The Implications and what this means moving forward

  • For creators (games, VFX, AR/VR): Generating full 3D worlds from simple prompts drastically lowers the cost/time of environmental creation. Marble appears early on aimed at such workflows (game backgrounds, virtual sets, immersive media). Reports cite gaming and virtual production as early target segments.
  • For enterprise/simulation: Training autonomous agents, robotics, digital twins, architecture or simulation often requires large 3D environments. A generative tool that builds consistent, navigable worlds can accelerate this. According to the media, spatial intelligence is becoming a key battleground in AI development.
  • For AI research: The move from 2D/image/text models to 3-D/spatial reasoning is conceptually a major shift.

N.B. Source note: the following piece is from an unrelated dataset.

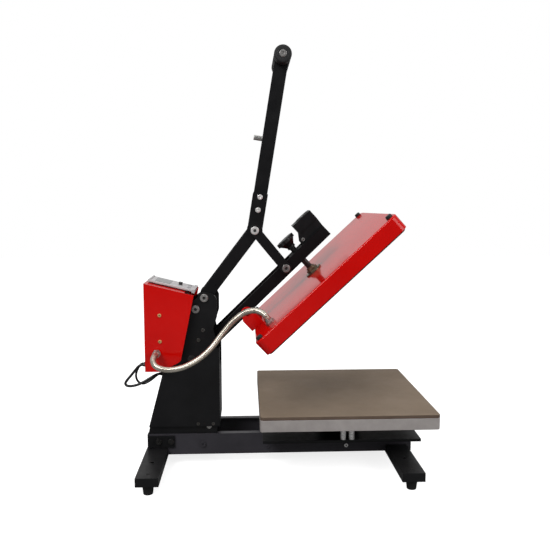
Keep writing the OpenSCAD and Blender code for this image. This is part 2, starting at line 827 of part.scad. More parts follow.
module handle_bars() {
    wall = 2;
    color("#19191b") handle_frame() both_sides() difference() {
        union() {
            translate([34, bar_y[0], -bar_h / 2]) cube([handle_len - 34, 12, bar_h]);
            bar_across([handle_len, 0], bar_h / 2, bar_y);
        }
        translate([34 + wall, bar_y[0] + wall, -bar_h / 2 + wall])
            cube([handle_len - 34 - 16 - wall, 12 - 2 * wall, bar_h - 2 * wall]);
        bar_across([handle_len, 0], 12, [20, 50]);
        for (s = [46, 75]) bar_across([s, 0], 3.5, [20, 50]);
    }
}

module grip_tube() {
    color("#8d8f92") handle_frame() {
        difference() {
            bar_across([handle_len, 0], 12, [-grip_w / 2, grip_w / 2]);
            bar_across([handle_len, 0], 9.5, [-grip_w / 2 + 4, grip_w / 2 - 4]);
        }
        both_sides() bolt_head_across([handle_len, 0], 8, grip_w / 2, 3);
    }
}

module grip_sleeve() {
    color("#151515") handle_frame() {
        foam_length([-bar_y[0] + 0.1, bar_y[0] - 0.1]);
        both_sides() foam_length([bar_y[1] + 0.1, grip_w / 2]);
    }
}

module foam_length(y) {
    difference() {
        bar_across([handle_len, 0], grip_r, y);
        bar_across([handle_len, 0], 12, [y[0] - 1, y[1] + 1]);
    }
}

module keeper_crossbar() {
    color("#1e1e20") handle_frame() difference() {
        translate([keeper_s - 13, -bar_y[0], 8.8]) cube([26, 2 * bar_y[0], 5.8]);
        translate([keeper_s, 0, 0]) cylinder(r = 5.7, h = 20);
    }
}

module keeper_disc() {
    color("#77787a") handle_frame() translate([keeper_s, 0, 0.6]) {
        cylinder(r = 15.5, h = 8.2);
        cylinder(r = 5.7, h = 34);
    }
}

module link_plates() {
    toggle = lifted(TOGGLE_CLOSED);
    color("#1c1c1e") both_sides() difference() {
        slab(link_y) round_bar_2d(KNEE, toggle, 22, 13, 13);
        bar_across(KNEE, pin_r + RUN, [40, 60]);
        bar_across(toggle, pin_r, [40, 60]);
    }
}

module link_bolts() {
    toggle = lifted(TOGGLE_CLOSED);
    color("#a7a8a8") both_sides() {
        bar_across(toggle, 11, [arm_y[1] + 0.5, link_y[0]]);
        bar_across(toggle, pin_r, [link_y[0] - EPS, link_y[1]]);
        bolt_head_across(toggle, head_r, link_y[1], 5);
    }
}

// ---------- gas spring ----------

gas_head = lifted(GAS_HEAD_CLOSED);
gas_lean = atan2(gas_head[0] - GAS_FOOT[0], gas_head[1] - GAS_FOOT[1]);
gas_len = norm(gas_head - GAS_FOOT);

// origin on the lower eye, z along the gas spring
module gas_frame() {
    translate([GAS_FOOT[0], 0, GAS_FOOT[1]]) rotate([0, gas_lean, 0]) children();
}

module gas_cylinder() {
    color("#1b1c1f") gas_frame() difference() {
        union() {
            bar_across([0, 0], 9, [-7, 7]);
            translate([0, 0, 6]) cylinder(r = 6, h = 10);
            translate([0, 0, 14]) cylinder(r = 11, h = 86);
        }
        bar_across([0, 0], 5 + RUN, [-8, 8]);
        translate([0, 0, 17]) cylinder(r = 9.5, h = 76);
        translate([0, 0, 90]) cylinder(r = 5 + RUN, h = 20);
    }
}

module gas_rod() {
    color("#c6c8ca") gas_frame() {
        translate([0, 0, 86]) cylinder(r = 9.4, h = 6.5);
        translate([0, 0, 86]) cylinder(r = 5, h = gas_len - 86 - 4);
        translate([0, 0, gas_len]) rotate([90, 0, 0]) cylinder(r = 9, h = 12, center = true);
    }
}

// ---------- cords ----------

module heater_hose() {
    color("#b6b2a8") swept_tube(HOSE, HOSE_R, 10);
}

module power_lead() {
    color("#141414") swept_tube(POWER_LEAD, POWER_R, 8);
}

module signal_lead() {
    color("#141414") swept_tube(SIGNAL_LEAD, SIGNAL_R, 8);
}

base_rails();
foot_beams();
rubber_feet();
base_bolts();
drawer_outer_rails();
column_plates();
column_cross_bolts();
column_foot_brackets();
column_shroud();
cover_screws();
arm_shaft();
handle_shaft();
control_box_shell();
control_box_back_plate();
panel_gasket();
control_panel();
display_window();
circuit_board();
hose_box_fitting();
lead_glands();
start_button();
up_key();
down_key();
power_switch();
slide_plate();
drawer_inner_rails();
platen_pedestal();
platen_posts();
lower_platen();
silicone_pad();
arm_bars();
arm_hub();
arm_bushes();
arm_cross_shafts();
screw_nut_block();
magnet_bracket();
electromagnet();
heating_plate();
insulation_blanket();
platen_cover();
corner_screws();
swivel_socket();
guide_bracket();
hose_platen_fitting();
pressure_knob();
pressure_screw();
lever_plates();
lever_bolts();
handle_bars();
grip_tube();
grip_sleeve();
keeper_crossbar();
keeper_disc();
link_plates();
link_bolts();
gas_cylinder();
gas_rod();
heater_hose();
power_lead();
signal_lead();
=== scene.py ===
"""Clamshell heat press: looks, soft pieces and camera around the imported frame."""
import json
import math

import bmesh
import bpy
from mathutils import Matrix, Vector


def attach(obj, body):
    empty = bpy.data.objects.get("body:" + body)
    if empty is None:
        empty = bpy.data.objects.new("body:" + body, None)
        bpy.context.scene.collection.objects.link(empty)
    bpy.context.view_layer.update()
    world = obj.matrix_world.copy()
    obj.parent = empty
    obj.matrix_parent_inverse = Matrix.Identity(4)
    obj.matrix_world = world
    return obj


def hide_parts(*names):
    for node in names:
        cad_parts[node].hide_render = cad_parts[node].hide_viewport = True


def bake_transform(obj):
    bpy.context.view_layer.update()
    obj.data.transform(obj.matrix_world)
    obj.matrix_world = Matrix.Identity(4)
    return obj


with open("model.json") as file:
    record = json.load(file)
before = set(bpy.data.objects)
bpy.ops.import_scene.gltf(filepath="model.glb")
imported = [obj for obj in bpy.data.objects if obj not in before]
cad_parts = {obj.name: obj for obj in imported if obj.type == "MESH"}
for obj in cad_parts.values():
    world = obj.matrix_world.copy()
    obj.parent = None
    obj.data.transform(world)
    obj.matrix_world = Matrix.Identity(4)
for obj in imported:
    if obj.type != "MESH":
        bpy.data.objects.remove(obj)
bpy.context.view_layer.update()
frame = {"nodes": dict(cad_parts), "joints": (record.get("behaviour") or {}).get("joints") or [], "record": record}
NODES = frame["nodes"]
BODY_OF = {n: b for b, ns in frame["record"]["behaviour"]["bodies"].items() for n in ns}
JOINTS = {j["name"]: j for j in frame["joints"]}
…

Models that understand geometry, physics and agents in space may unlock general purpose embodied AI. Li’s framing of spatial intelligence as the next frontier underscores this.

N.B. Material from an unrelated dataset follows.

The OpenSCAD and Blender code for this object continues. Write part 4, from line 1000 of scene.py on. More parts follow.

  • Competitive differentiation: Marble is positioned ahead of competitors, because it offers persistent, downloadable 3D environments (not just on-the-fly render) with export and editing tools

Conclusion

With the launch of Marble, World Labs has opened a new frontier in AI: one where machines don’t just generate pixels, but build and manipulate worlds. Fei-Fei Li’s vision of spatial intelligence is becoming tangible. For creators, researchers and strategists alike, this marks both an opportunity and a call to rethink what “modeling reality” means in the age of AI. The question is no longer just what image the machine can paint, but what world it can construct and how it can simulate what happens next within it.